::: INFORMATION PROVIDED :::

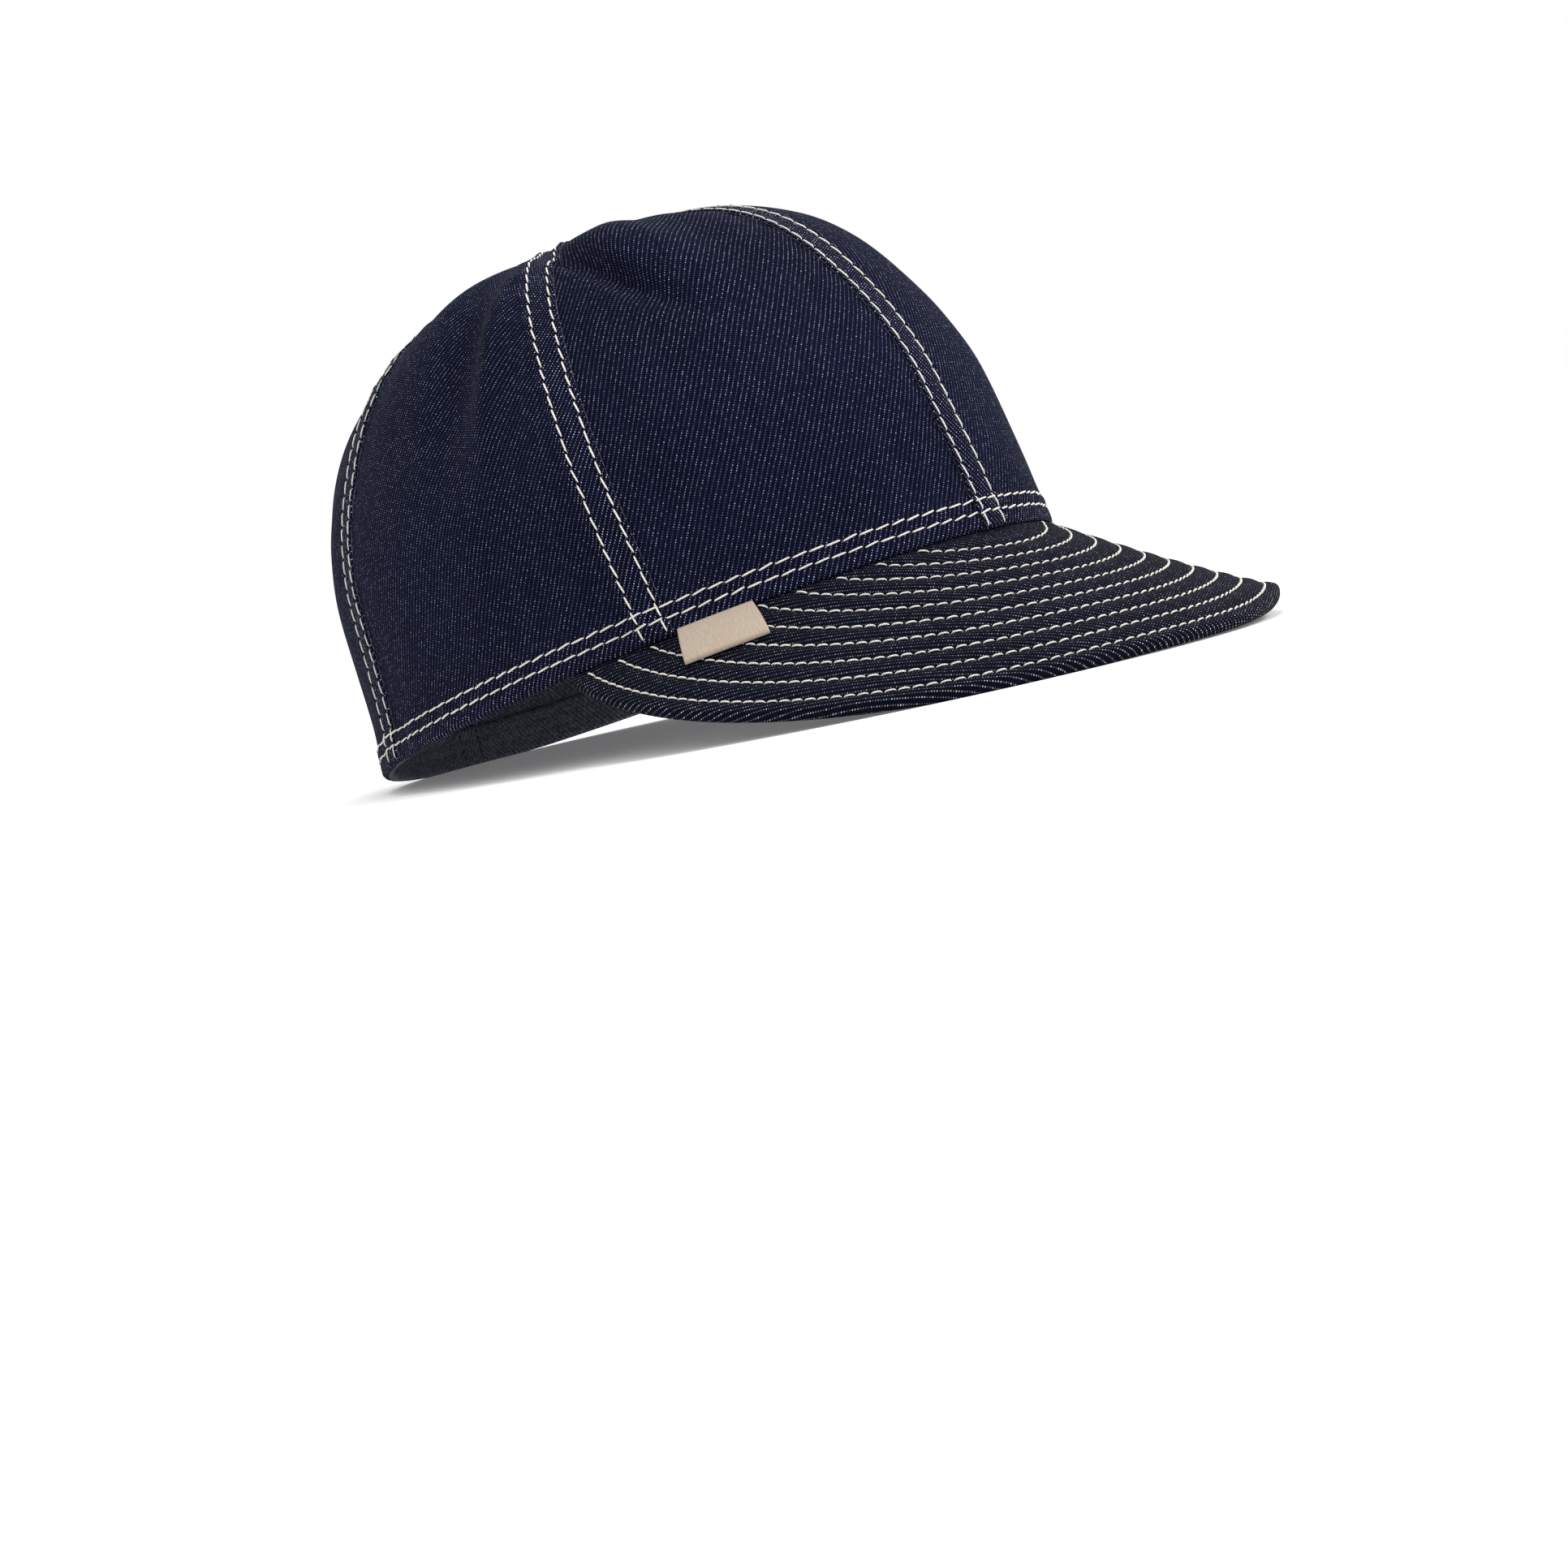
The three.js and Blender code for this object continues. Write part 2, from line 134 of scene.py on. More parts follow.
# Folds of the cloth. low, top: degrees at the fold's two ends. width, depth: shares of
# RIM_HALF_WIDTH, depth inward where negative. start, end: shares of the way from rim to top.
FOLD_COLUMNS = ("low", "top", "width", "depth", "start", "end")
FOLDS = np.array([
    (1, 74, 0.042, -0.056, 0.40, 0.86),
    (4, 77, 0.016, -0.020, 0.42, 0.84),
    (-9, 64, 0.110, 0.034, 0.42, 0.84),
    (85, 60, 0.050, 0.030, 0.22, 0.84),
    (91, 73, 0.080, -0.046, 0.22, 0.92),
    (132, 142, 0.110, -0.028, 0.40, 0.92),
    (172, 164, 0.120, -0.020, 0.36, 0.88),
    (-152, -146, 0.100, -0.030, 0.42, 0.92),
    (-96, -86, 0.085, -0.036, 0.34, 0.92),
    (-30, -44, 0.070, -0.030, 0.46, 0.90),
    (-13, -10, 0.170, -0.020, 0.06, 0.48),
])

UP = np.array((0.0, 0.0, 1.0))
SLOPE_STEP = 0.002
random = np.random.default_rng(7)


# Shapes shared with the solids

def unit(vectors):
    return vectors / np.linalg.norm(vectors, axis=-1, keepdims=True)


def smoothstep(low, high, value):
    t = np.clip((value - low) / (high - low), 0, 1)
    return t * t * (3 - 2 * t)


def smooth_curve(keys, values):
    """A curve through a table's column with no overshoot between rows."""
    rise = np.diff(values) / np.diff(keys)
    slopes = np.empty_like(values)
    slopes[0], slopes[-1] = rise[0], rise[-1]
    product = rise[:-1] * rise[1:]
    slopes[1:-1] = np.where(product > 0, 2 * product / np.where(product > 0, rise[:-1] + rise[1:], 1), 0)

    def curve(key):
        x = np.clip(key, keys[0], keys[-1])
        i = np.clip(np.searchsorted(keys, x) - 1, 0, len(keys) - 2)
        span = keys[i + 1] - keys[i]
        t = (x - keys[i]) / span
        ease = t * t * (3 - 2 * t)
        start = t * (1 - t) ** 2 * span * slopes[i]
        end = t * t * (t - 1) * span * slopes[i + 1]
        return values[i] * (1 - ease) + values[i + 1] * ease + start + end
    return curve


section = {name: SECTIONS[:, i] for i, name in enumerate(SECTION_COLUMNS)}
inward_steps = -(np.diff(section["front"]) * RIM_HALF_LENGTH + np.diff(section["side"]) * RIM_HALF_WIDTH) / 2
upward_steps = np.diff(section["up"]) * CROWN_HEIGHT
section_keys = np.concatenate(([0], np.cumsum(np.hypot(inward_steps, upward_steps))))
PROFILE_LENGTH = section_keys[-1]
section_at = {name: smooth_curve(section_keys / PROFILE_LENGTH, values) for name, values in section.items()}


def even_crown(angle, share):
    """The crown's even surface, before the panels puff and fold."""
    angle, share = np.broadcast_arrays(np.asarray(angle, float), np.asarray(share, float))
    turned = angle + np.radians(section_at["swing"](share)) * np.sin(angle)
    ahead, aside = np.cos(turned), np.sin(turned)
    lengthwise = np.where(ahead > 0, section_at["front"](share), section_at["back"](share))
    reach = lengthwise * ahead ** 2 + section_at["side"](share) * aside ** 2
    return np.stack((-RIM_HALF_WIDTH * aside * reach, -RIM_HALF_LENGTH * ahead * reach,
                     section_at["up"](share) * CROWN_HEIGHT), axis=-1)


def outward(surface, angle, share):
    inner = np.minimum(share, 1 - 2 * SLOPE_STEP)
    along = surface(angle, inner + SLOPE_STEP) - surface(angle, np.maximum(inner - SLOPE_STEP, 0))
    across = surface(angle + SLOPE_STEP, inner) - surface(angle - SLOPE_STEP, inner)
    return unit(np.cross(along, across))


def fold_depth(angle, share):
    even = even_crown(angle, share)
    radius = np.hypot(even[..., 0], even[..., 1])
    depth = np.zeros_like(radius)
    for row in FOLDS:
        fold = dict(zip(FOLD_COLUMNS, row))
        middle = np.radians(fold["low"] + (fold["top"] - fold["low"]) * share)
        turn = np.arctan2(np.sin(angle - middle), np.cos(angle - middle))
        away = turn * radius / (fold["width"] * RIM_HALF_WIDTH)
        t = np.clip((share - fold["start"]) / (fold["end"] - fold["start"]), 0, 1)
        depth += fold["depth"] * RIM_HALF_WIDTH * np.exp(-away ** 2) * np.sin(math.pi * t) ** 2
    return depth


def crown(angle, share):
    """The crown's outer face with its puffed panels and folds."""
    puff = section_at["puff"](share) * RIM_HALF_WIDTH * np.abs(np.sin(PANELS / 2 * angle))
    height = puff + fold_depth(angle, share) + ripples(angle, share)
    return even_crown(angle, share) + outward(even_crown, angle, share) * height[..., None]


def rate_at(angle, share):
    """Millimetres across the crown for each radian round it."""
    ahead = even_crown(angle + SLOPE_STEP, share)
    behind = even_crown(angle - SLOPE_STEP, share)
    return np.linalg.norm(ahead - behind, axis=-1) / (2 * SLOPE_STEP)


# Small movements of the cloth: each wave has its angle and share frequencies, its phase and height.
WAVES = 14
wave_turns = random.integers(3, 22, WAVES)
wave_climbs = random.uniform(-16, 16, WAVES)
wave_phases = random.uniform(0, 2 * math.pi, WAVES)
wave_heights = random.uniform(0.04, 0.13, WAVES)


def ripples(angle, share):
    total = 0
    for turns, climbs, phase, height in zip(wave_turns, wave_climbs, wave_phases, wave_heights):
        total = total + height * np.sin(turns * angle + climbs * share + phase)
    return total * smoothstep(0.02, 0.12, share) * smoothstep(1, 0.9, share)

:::

**STATED PROBLEM:** Write the data out again in full and exactly.

**FULL OUTPUT:**
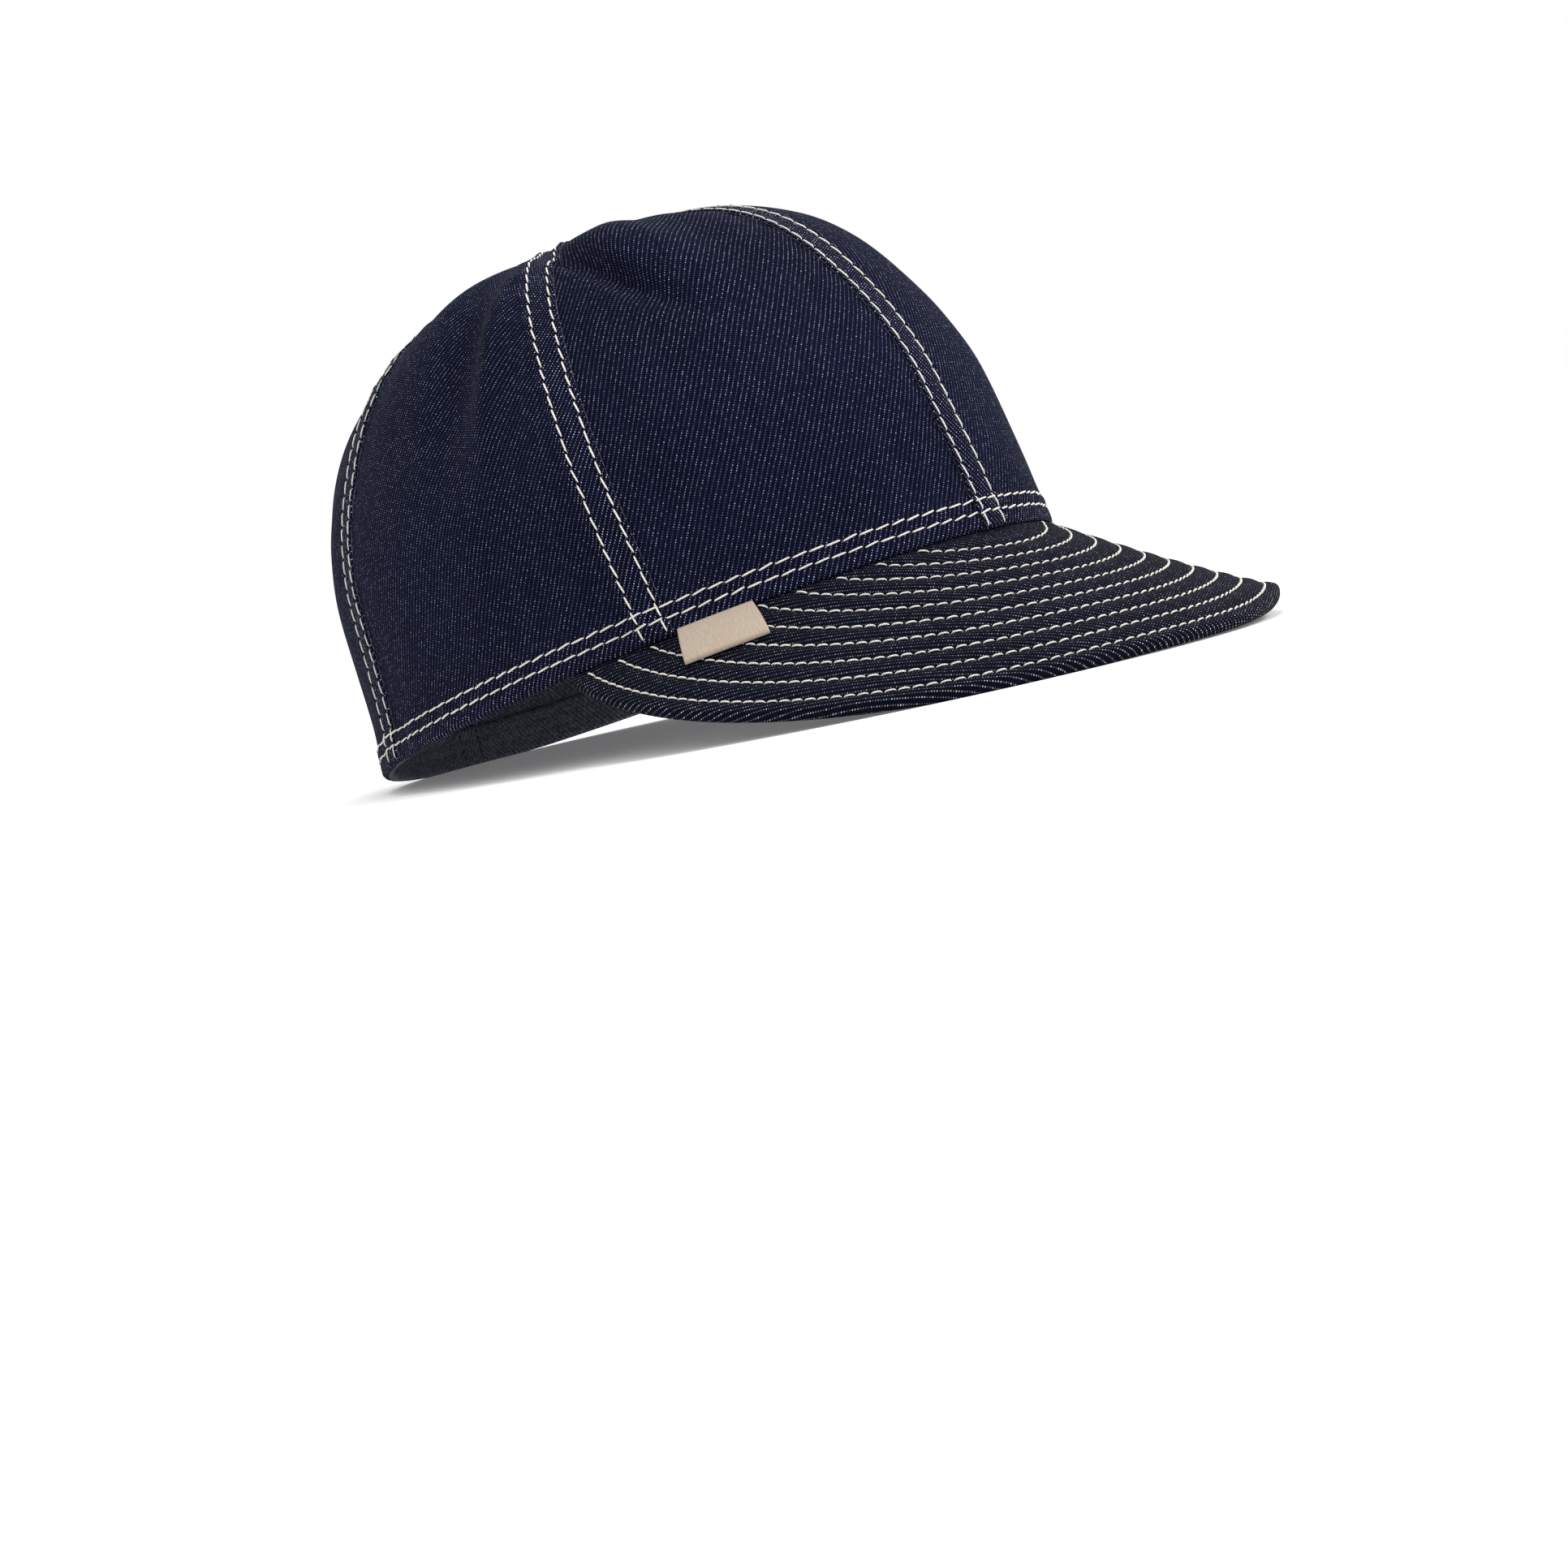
The three.js and Blender code for this object continues. Write part 2, from line 134 of scene.py on. More parts follow.
# Folds of the cloth. low, top: degrees at the fold's two ends. width, depth: shares of
# RIM_HALF_WIDTH, depth inward where negative. start, end: shares of the way from rim to top.
FOLD_COLUMNS = ("low", "top", "width", "depth", "start", "end")
FOLDS = np.array([
    (1, 74, 0.042, -0.056, 0.40, 0.86),
    (4, 77, 0.016, -0.020, 0.42, 0.84),
    (-9, 64, 0.110, 0.034, 0.42, 0.84),
    (85, 60, 0.050, 0.030, 0.22, 0.84),
    (91, 73, 0.080, -0.046, 0.22, 0.92),
    (132, 142, 0.110, -0.028, 0.40, 0.92),
    (172, 164, 0.120, -0.020, 0.36, 0.88),
    (-152, -146, 0.100, -0.030, 0.42, 0.92),
    (-96, -86, 0.085, -0.036, 0.34, 0.92),
    (-30, -44, 0.070, -0.030, 0.46, 0.90),
    (-13, -10, 0.170, -0.020, 0.06, 0.48),
])

UP = np.array((0.0, 0.0, 1.0))
SLOPE_STEP = 0.002
random = np.random.default_rng(7)


# Shapes shared with the solids

def unit(vectors):
    return vectors / np.linalg.norm(vectors, axis=-1, keepdims=True)


def smoothstep(low, high, value):
    t = np.clip((value - low) / (high - low), 0, 1)
    return t * t * (3 - 2 * t)


def smooth_curve(keys, values):
    """A curve through a table's column with no overshoot between rows."""
    rise = np.diff(values) / np.diff(keys)
    slopes = np.empty_like(values)
    slopes[0], slopes[-1] = rise[0], rise[-1]
    product = rise[:-1] * rise[1:]
    slopes[1:-1] = np.where(product > 0, 2 * product / np.where(product > 0, rise[:-1] + rise[1:], 1), 0)

    def curve(key):
        x = np.clip(key, keys[0], keys[-1])
        i = np.clip(np.searchsorted(keys, x) - 1, 0, len(keys) - 2)
        span = keys[i + 1] - keys[i]
        t = (x - keys[i]) / span
        ease = t * t * (3 - 2 * t)
        start = t * (1 - t) ** 2 * span * slopes[i]
        end = t * t * (t - 1) * span * slopes[i + 1]
        return values[i] * (1 - ease) + values[i + 1] * ease + start + end
    return curve


section = {name: SECTIONS[:, i] for i, name in enumerate(SECTION_COLUMNS)}
inward_steps = -(np.diff(section["front"]) * RIM_HALF_LENGTH + np.diff(section["side"]) * RIM_HALF_WIDTH) / 2
upward_steps = np.diff(section["up"]) * CROWN_HEIGHT
section_keys = np.concatenate(([0], np.cumsum(np.hypot(inward_steps, upward_steps))))
PROFILE_LENGTH = section_keys[-1]
section_at = {name: smooth_curve(section_keys / PROFILE_LENGTH, values) for name, values in section.items()}


def even_crown(angle, share):
    """The crown's even surface, before the panels puff and fold."""
    angle, share = np.broadcast_arrays(np.asarray(angle, float), np.asarray(share, float))
    turned = angle + np.radians(section_at["swing"](share)) * np.sin(angle)
    ahead, aside = np.cos(turned), np.sin(turned)
    lengthwise = np.where(ahead > 0, section_at["front"](share), section_at["back"](share))
    reach = lengthwise * ahead ** 2 + section_at["side"](share) * aside ** 2
    return np.stack((-RIM_HALF_WIDTH * aside * reach, -RIM_HALF_LENGTH * ahead * reach,
                     section_at["up"](share) * CROWN_HEIGHT), axis=-1)


def outward(surface, angle, share):
    inner = np.minimum(share, 1 - 2 * SLOPE_STEP)
    along = surface(angle, inner + SLOPE_STEP) - surface(angle, np.maximum(inner - SLOPE_STEP, 0))
    across = surface(angle + SLOPE_STEP, inner) - surface(angle - SLOPE_STEP, inner)
    return unit(np.cross(along, across))


def fold_depth(angle, share):
    even = even_crown(angle, share)
    radius = np.hypot(even[..., 0], even[..., 1])
    depth = np.zeros_like(radius)
    for row in FOLDS:
        fold = dict(zip(FOLD_COLUMNS, row))
        middle = np.radians(fold["low"] + (fold["top"] - fold["low"]) * share)
        turn = np.arctan2(np.sin(angle - middle), np.cos(angle - middle))
        away = turn * radius / (fold["width"] * RIM_HALF_WIDTH)
        t = np.clip((share - fold["start"]) / (fold["end"] - fold["start"]), 0, 1)
        depth += fold["depth"] * RIM_HALF_WIDTH * np.exp(-away ** 2) * np.sin(math.pi * t) ** 2
    return depth


def crown(angle, share):
    """The crown's outer face with its puffed panels and folds."""
    puff = section_at["puff"](share) * RIM_HALF_WIDTH * np.abs(np.sin(PANELS / 2 * angle))
    height = puff + fold_depth(angle, share) + ripples(angle, share)
    return even_crown(angle, share) + outward(even_crown, angle, share) * height[..., None]


def rate_at(angle, share):
    """Millimetres across the crown for each radian round it."""
    ahead = even_crown(angle + SLOPE_STEP, share)
    behind = even_crown(angle - SLOPE_STEP, share)
    return np.linalg.norm(ahead - behind, axis=-1) / (2 * SLOPE_STEP)


# Small movements of the cloth: each wave has its angle and share frequencies, its phase and height.
WAVES = 14
wave_turns = random.integers(3, 22, WAVES)
wave_climbs = random.uniform(-16, 16, WAVES)
wave_phases = random.uniform(0, 2 * math.pi, WAVES)
wave_heights = random.uniform(0.04, 0.13, WAVES)


def ripples(angle, share):
    total = 0
    for turns, climbs, phase, height in zip(wave_turns, wave_climbs, wave_phases, wave_heights):
        total = total + height * np.sin(turns * angle + climbs * share + phase)
    return total * smoothstep(0.02, 0.12, share) * smoothstep(1, 0.9, share)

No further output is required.